Lucky for Gilead, they have plenty of company. A 2019 Fortuna Advisors study found that 64% of the S&P 500’s largest repurchasers bought most heavily when their own shares were relatively expensive -- paying up near the highs. As Deutsche Bank’s global head of macro, Jim Reid, said last year: “Buybacks tend to occur more at market tops than bottoms...companies often buy high, not low”. A long-horizon owner staring at a visible cliff keeps the powder dry and then buys the dip. Gilead, however, blew their cash at the absolute peak instead, and then scrambled to refill their coffers just as the stock became cheap again.
Back in the Chair
Alright, CEO. The board is waiting. You have four options -- three of them put money back into the lottery that this whole business runs on, and one takes money off the table.

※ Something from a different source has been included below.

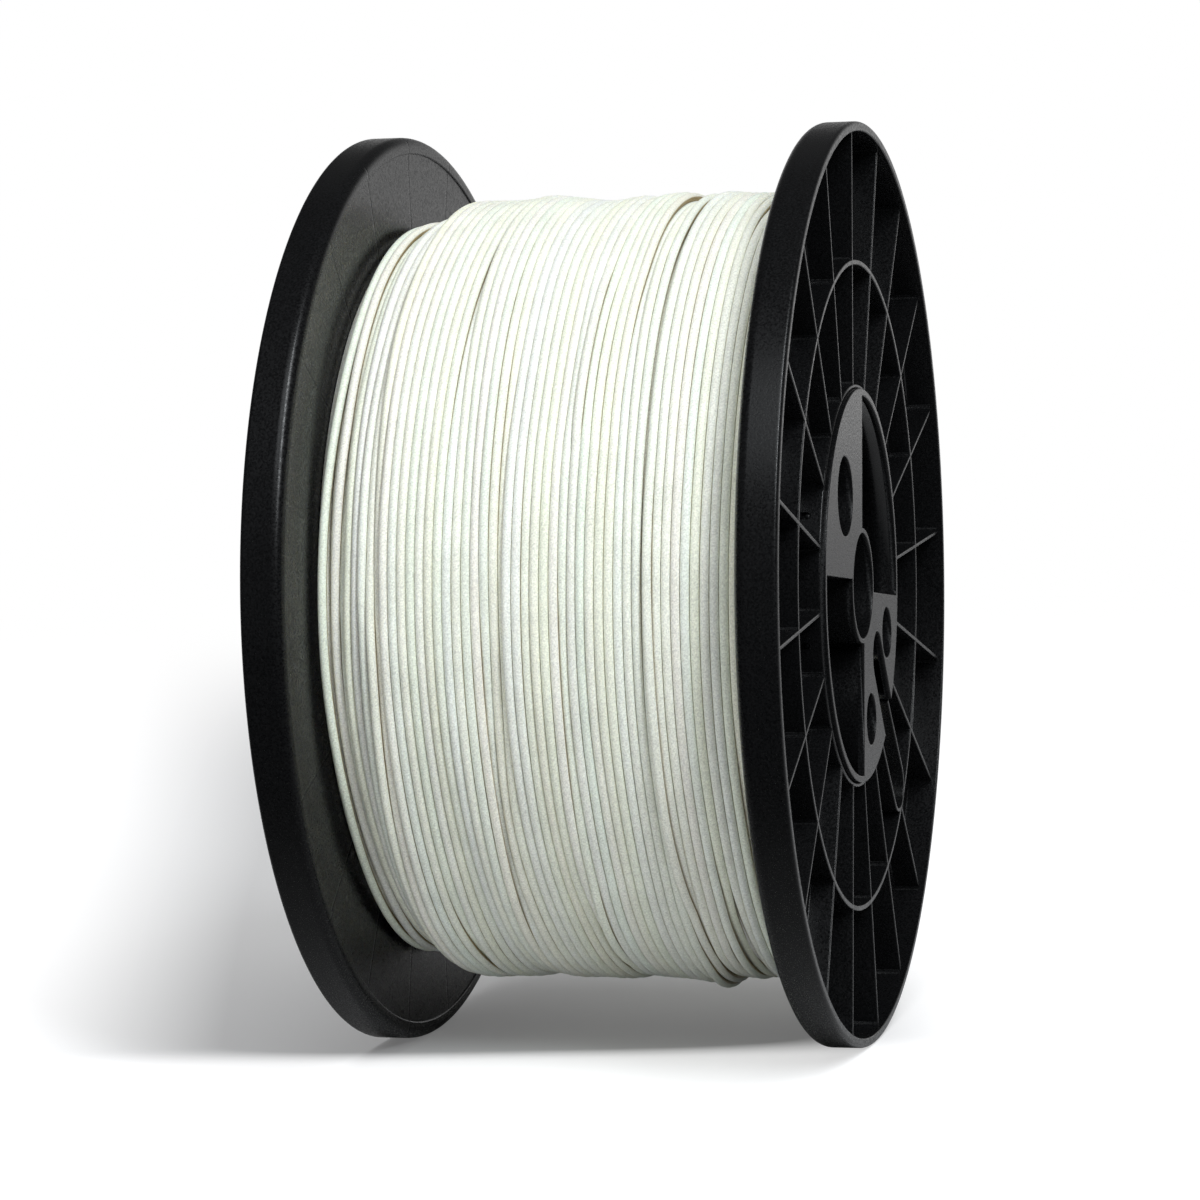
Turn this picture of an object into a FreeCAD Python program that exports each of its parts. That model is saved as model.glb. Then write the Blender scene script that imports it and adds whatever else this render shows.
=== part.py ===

Taking money off the table is the correct choice exactly when the first condition is met: every program is funded, all external assets are overpriced, and your company’s cash has nowhere better to go. Sometimes that is true! But in a business built on positive EV, it usually isn’t. And the cases above are what it looks like when a management team talked itself into “yes” anyway, usually right around the time its own stock-based pay was vesting.
So before you slam the table and demand a buyback, ask yourself: is everything I would want to back already fully funded? Is that biotech startup actually overpriced, or does it just look expensive compared to my artificially inflated EPS?
If your honest answer is that the money has somewhere productive to go, then send it there. The universe does not care about your year-end bonus, but it might occasionally reward you for inventing a medicine.
Decade figures (2009-2018): Lazonick, Tulum & Hopkins, "Financialization of the U.S. Pharmaceutical Industry," INET, 2019.